**Written instruction**
Return the lines exactly as they stand, from the first of the material through the line containing "Vec = FreeCAD.Vector".

- - -

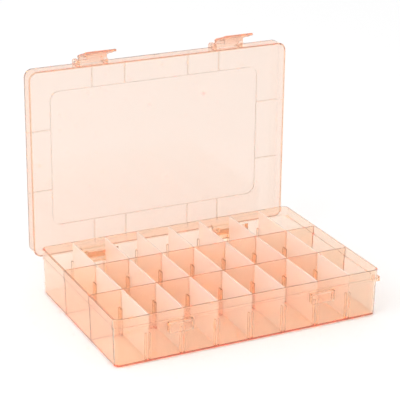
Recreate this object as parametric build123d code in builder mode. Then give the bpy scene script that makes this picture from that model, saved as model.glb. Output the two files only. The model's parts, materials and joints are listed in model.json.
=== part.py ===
"""Compartment organiser box: a base tray, a hinged lid, two swinging latches and lift-out dividers.

Millimetres.  +Z is up, +X is to the right and the front of the box faces -Y.
The origin is the centre of the base's underside.

The lid is drawn standing open, a quarter turn about its hinge axis.  Its sketches use the
closed lid's own coordinates on LID_FRAME, which is the base's frame turned about that axis.
"""
import math
import os

from build123d import *

# ---- driving dimensions -------------------------------------------------------------------
RIM_LENGTH = 192.4           # outside length of the base's rim
RIM_WIDTH = 130.1            # outside width of the base's rim
BASE_HEIGHT = 33.4
BAND_BOTTOM = 26.0           # the rim's wider band starts here
BAND_OVERHANG = 0.5          # how far the band stands out from the wall under it
DRAFT = 0.6                  # how far each wall leans in between the band and the floor
WALL = 1.2
FLOOR = 1.5
RIM_CORNER = 4.6
FOOT_ROUND = 1.5

COLUMNS = 8
ROWS = 3
COLUMN_PITCH = 24.3
ROW_PITCH = 43.6

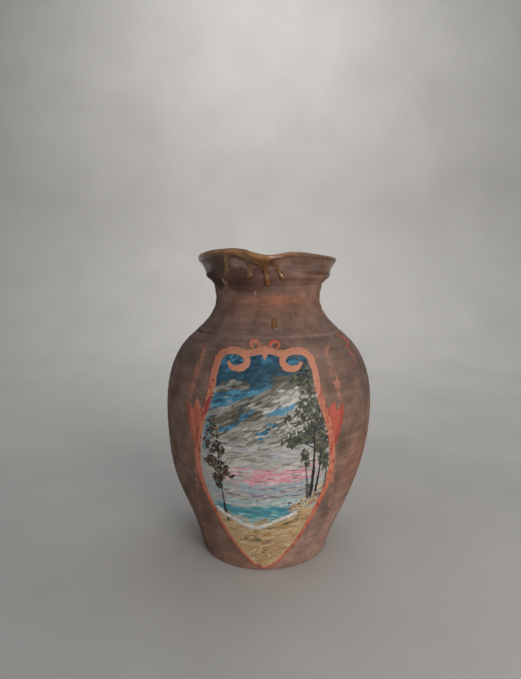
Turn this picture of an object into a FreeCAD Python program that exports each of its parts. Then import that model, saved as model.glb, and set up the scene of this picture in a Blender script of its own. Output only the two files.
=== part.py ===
import FreeCAD, Part
import math
import os

# A thrown earthenware vase, in millimetres. It stands on z = 0 with its axis on Z, and its pouring
# spout and painted panel face -Y. The clay is three thrown sections luted together with slip. The
# collar and the inside carry glaze, and the picture and its border are paint laid on the bare clay.

Vec = FreeCAD.Vector

# ---- clay body ----
FOOT_RADIUS = 61.6            # flat disc that it stands on
FOOT_EDGE_RADIUS = 65.4       # where the rounded foot edge ends
FOOT_EDGE_HEIGHT = 3.5
BELLY_RADIUS = 102.4          # widest radius of the belly
BELLY_HEIGHT = 139.0          # height of the widest radius
NECK_RADIUS = 51.4            # narrowest radius of the neck
NECK_HEIGHT = 254.0           # height of the narrowest radius
WALL = 7.5                    # wall thickness
FLOOR = 10.0                  # floor thickness
FLOOR_CORNER = 12.0           # radius where the floor turns up into the wall inside

# ---- joints between the thrown sections ----
SEAM_HEIGHT = 224.0           # joint between the lower body and the shoulder
SEAM_STEP = 3.0               # height of the lap in that joint
SEAM_STEP_RADIUS = 66.0       # radius of the lap's riser
SLIP = 1.0                    # thickness of the clay slip in the shoulder joint
COLLAR_HEIGHT = 270.0         # underside of the collar
TENON_RADIUS = 52.2           # neck's spigot inside the collar
TENON_HEIGHT = 275.0          # top of that spigot
COLLAR_SLIP = 0.8             # thickness of the slip round the spigot
INMOST = 40.0                 # smaller than any radius of the wall up there, for the shapes that part it

# ---- collar, lip and spout; the widths are those of bell curves, in degrees ----
MOUTH_RADIUS = 44.6           # bore at the top of the neck
LEDGE_RADIUS = 61.5           # lower bead of the collar
FRONT_RISE = 11.0             # the lip rises towards the front and left
FRONT_RISE_ANGLE = -31.0
FRONT_RISE_WIDTH = 51.0
SPOUT_ANGLE = -1.0            # direction of the pinched spout
SPOUT_REACH = 10.8            # how far the spout stands out
SPOUT_WIDTH = 10.0
SPOUT_DIP = 5.5               # how far the lip dips at the spout
SPOUT_DIP_WIDTH = 9.3
LIP_TILT = 1.8                # the right side of the lip is this much higher than the middle
AROUND = 72                   # control points round the collar

# ---- glaze and paint ----
LINER = 0.5                   # glaze inside the body
RIM_GLAZE = 0.8               # amber glaze on the lip
COLLAR_GLAZE = 0.45           # thinner glaze below it
PAINT = 0.4                   # one layer of paint
PANEL_X = -4.0                # centre line of the painted panel
PANEL_TIP = 4.6
VOLUTE_SPACING = 25.0         # centre of each volute from the panel's centre line
VOLUTE_HEIGHT = 205.0
VOLUTE_SQUASH = 0.68          # the volutes are this much lower than round
VOLUTE_START = 15.5           # spiral radius where the volute leaves the border's side
VOLUTE_END = 6.0              # spiral radius at its curled end
VOLUTE_TURN = 340.0           # degrees that the spiral turns through
BORDER = 5.6                  # width of the border's strokes
CURL_SPACING = 9.5            # centre of each small curl on the crest from the panel's centre line
CURL_HEIGHT = 218.0
LAYER_REACH = 130.0           # depth of the prisms that cut the paint's outlines
FRONT_LEFT, FRONT_RIGHT = -80.0, 80.0    # how far the drawing plane reaches
SIDES = (-1, 1)


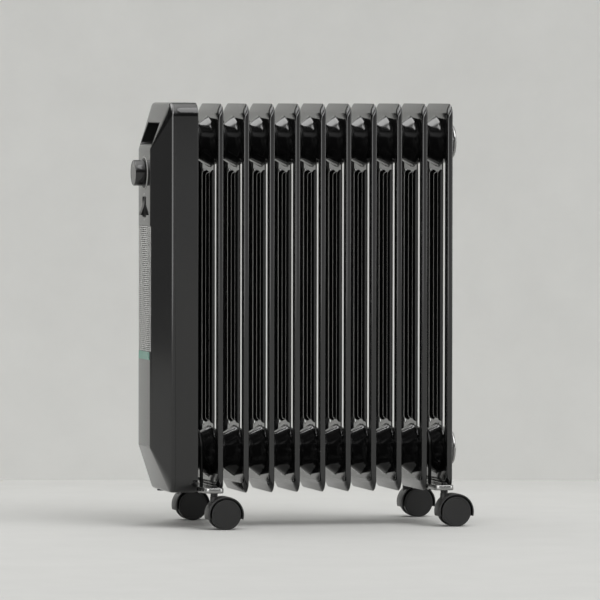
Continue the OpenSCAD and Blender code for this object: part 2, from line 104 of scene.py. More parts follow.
def paint(name, description, default):
    """A colour, kept as a property."""
    return FloatVectorProperty(name=name, description=description, default=default, min=0.0, max=1.0,
                               size=3, subtype="COLOR")


class HeaterFinSettings(PropertyGroup):
    """Sizes of the pressed fins"""
    rim_half: length("Rim half width", "Half the width of the rolled rim", 4.3)
    rim_wall: length("Rim wall", "Thickness of the folded rim", 1.8)
    edge_round: length("Edge rounding", "Radius of the rim's rolled edges", 2.6)
    crest: length("Crest", "Place of the hood's crest, behind the fin's middle", 2.2)
    rear_fall: length("Rear fall", "How far the hood rounds over behind its crest", 1.2)
    hood_rise: length("Hood rise", "Height of the sloping top and bottom", 12.4)
    corner: length("Corner", "Corner radius of a fin", 16)
    reach_up: length("Reach up", "How far the open fins stand above the first one", 1)
    reach_down: length("Reach down", "How far the open fins hang below the first one", 4)
    web_half: length("Web half", "Half the thickness of the flat web", 0.7)
    header_inset: length("Header inset", "Header centre to the fin's nearest end", 57)
    boss_base: length("Boss base", "Radius of a header boss at the fin", 36)
    boss_neck: length("Boss neck", "Radius of a header boss at its neck", 26)
    boss_drum: length("Boss shoulder", "Height of a boss at its base radius", 4.5)
    boss_fall: length("Boss fillet", "Width of the fillet round a boss", 2)
    channel_front: length("Channel front", "Height of an oil channel on the controls' side", 6.3)
    channel_back: length("Channel back", "Height of an oil channel on the far side", 2.2)
    channel_width: length("Channel width", "Half the width of an oil channel", 7.4)
    channel_gap: length("Channel spacing", "Distance between oil channels", 24.3)
    channel_end: length("Channel end", "Header centre to the rounded end of an oil channel", 42)
    set_back: length("Set back", "How far the web beyond the slots lies behind the middle", 2.2)
    slot_width: length("Slot width", "Width of an air slot", 17)
    slot_centre: length("Slot centre", "Distance of an air slot from the middle", 38.7)
    slot_low: length("Slot foot", "Lowest point of the air slots", 134)
    slot_high: length("Slot head", "Highest point of the air slots", 552.5)
    slot_trim: length("Slot trim", "How much shorter the far slot is at either end", 15)


class HeaterHousingSettings(PropertyGroup):
    """Sizes of the control housing"""
    corner: length("Corner", "Corner radius of the housing", 21)
    wall: length("Wall", "Thickness of the plastic", 2)
    face_half: length("Face half width", "Half the width of the flat face", 40)
    face_low: length("Face foot", "Lowest line of the flat face", 119.5)
    face_high: length("Face head", "Highest line of the flat face", 567.5)
    face_corner: length("Face corner", "Corner radius of the flat face", 3)
    face_fillet: length("Face fillet", "Rounding round the flat face", 1.6)
    crease_fillet: length("Crease fillet", "Rounding between the cover and the sides", 4.4)
    pocket_half: length("Pocket half width", "Half the width of the handle pocket", 40)
    pocket_low: length("Pocket foot", "Lowest line of the handle pocket", 575)
    pocket_high: length("Pocket head", "Highest line of the handle pocket", 606.5)
    grille_low: length("Grille foot", "Lowest line of the grille", 263.5)
    grille_high: length("Grille head", "Highest line of the grille", 452)
    grille_pitch: length("Grille pitch", "Distance from slat to slat", 3)
    grille_wrap: length("Grille wrap", "How far the grille reaches round each side of the face", 1.9)


class HeaterCasterSettings(PropertyGroup):
    """Sizes of the casters"""
    wheel_radius: length("Wheel radius", "Radius of a wheel", 22.5)
    wheel_width: length("Wheel width", "Width of a wheel", 8.8)
    hood_radius: length("Fender radius", "Outer radius of the fender", 27.1)
    hood_inner: length("Fender inside", "Inner radius of the fender", 25.1)
    hood_web: length("Middle wall", "Thickness of the fender's middle wall", 12)
    skirt_drop: length("Skirt", "How far the fender goes below the axle", 7)
    trail: length("Trail", "Distance from the stem to the axle", 15.5)


class HeaterFinishSettings(PropertyGroup):
    """Colours of the finishes, and their grain and dust"""
    fin_paint: paint("Fin paint", "Baked paint on the fins", (0.010, 0.010, 0.0103))
    shell: paint("Housing plastic", "Moulded plastic of the housing", (0.005, 0.005, 0.0052))
    deep_black: paint("Deep black", "Pocket, bezel and dial plastic", (0.003, 0.003, 0.003))
    grille: paint("Grille", "Plastic of the grille", (0.48, 0.48, 0.47))
    badge: paint("Badge", "Teal of the plate below the grille", (0.16, 0.40, 0.32))
    print_white: paint("Print", "White of the printed marks", (0.75, 0.75, 0.73))
    caster: paint("Casters", "Plastic of the casters", (0.012, 0.012, 0.012))
    steel: paint("Plated steel", "Plated steel", (0.32, 0.32, 0.315))
    dark_steel: paint("Blackened steel", "Steel of the bolts and stems", (0.035, 0.035, 0.035))
    inner_steel: paint("Plain steel", "Steel inside the housing", (0.42, 0.42, 0.42))
    ivory: paint("Ivory", "Plastic of the inner switch and terminals", (0.62, 0.58, 0.47))
    fibre: paint("Gasket", "Fibre of the gasket", (0.16, 0.09, 0.05))
    wire: paint("Wire", "Insulation of the wires", (0.35, 0.03, 0.02))
    dust_colour: paint("Dust colour", "Colour of the dust", (0.34, 0.33, 0.31))
    grain_depth: share("Grain", "Strength of the fine surface grain", 0.5)
    dust: share("Dust", "Amount of dust on level surfaces", 0.05)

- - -

**Problem solution**
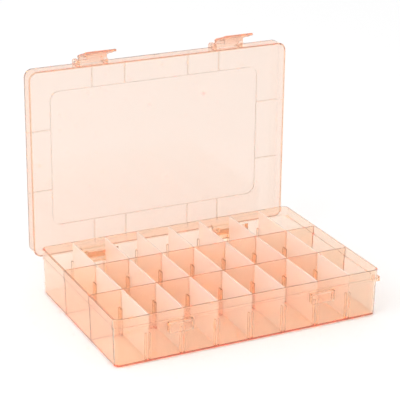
Recreate this object as parametric build123d code in builder mode. Then give the bpy scene script that makes this picture from that model, saved as model.glb. Output the two files only. The model's parts, materials and joints are listed in model.json.
=== part.py ===
"""Compartment organiser box: a base tray, a hinged lid, two swinging latches and lift-out dividers.

Millimetres.  +Z is up, +X is to the right and the front of the box faces -Y.
The origin is the centre of the base's underside.

The lid is drawn standing open, a quarter turn about its hinge axis.  Its sketches use the
closed lid's own coordinates on LID_FRAME, which is the base's frame turned about that axis.
"""
import math
import os

from build123d import *

# ---- driving dimensions -------------------------------------------------------------------
RIM_LENGTH = 192.4           # outside length of the base's rim
RIM_WIDTH = 130.1            # outside width of the base's rim
BASE_HEIGHT = 33.4
BAND_BOTTOM = 26.0           # the rim's wider band starts here
BAND_OVERHANG = 0.5          # how far the band stands out from the wall under it
DRAFT = 0.6                  # how far each wall leans in between the band and the floor
WALL = 1.2
FLOOR = 1.5
RIM_CORNER = 4.6
FOOT_ROUND = 1.5

COLUMNS = 8
ROWS = 3
COLUMN_PITCH = 24.3
ROW_PITCH = 43.6

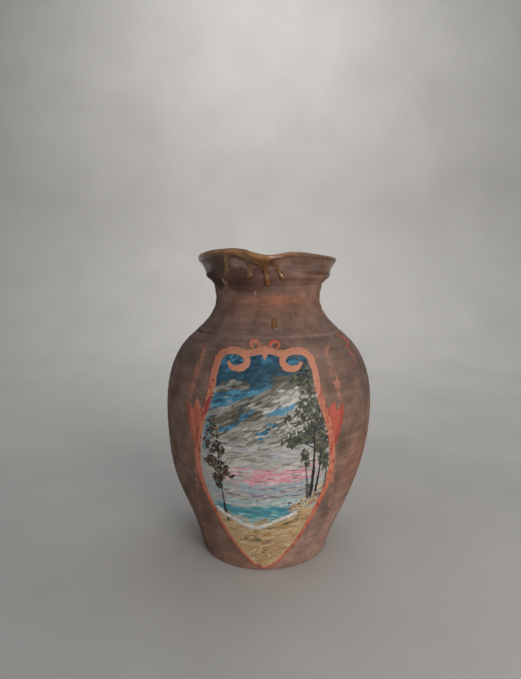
Turn this picture of an object into a FreeCAD Python program that exports each of its parts. Then import that model, saved as model.glb, and set up the scene of this picture in a Blender script of its own. Output only the two files.
=== part.py ===
import FreeCAD, Part
import math
import os

# A thrown earthenware vase, in millimetres. It stands on z = 0 with its axis on Z, and its pouring
# spout and painted panel face -Y. The clay is three thrown sections luted together with slip. The
# collar and the inside carry glaze, and the picture and its border are paint laid on the bare clay.

Vec = FreeCAD.Vector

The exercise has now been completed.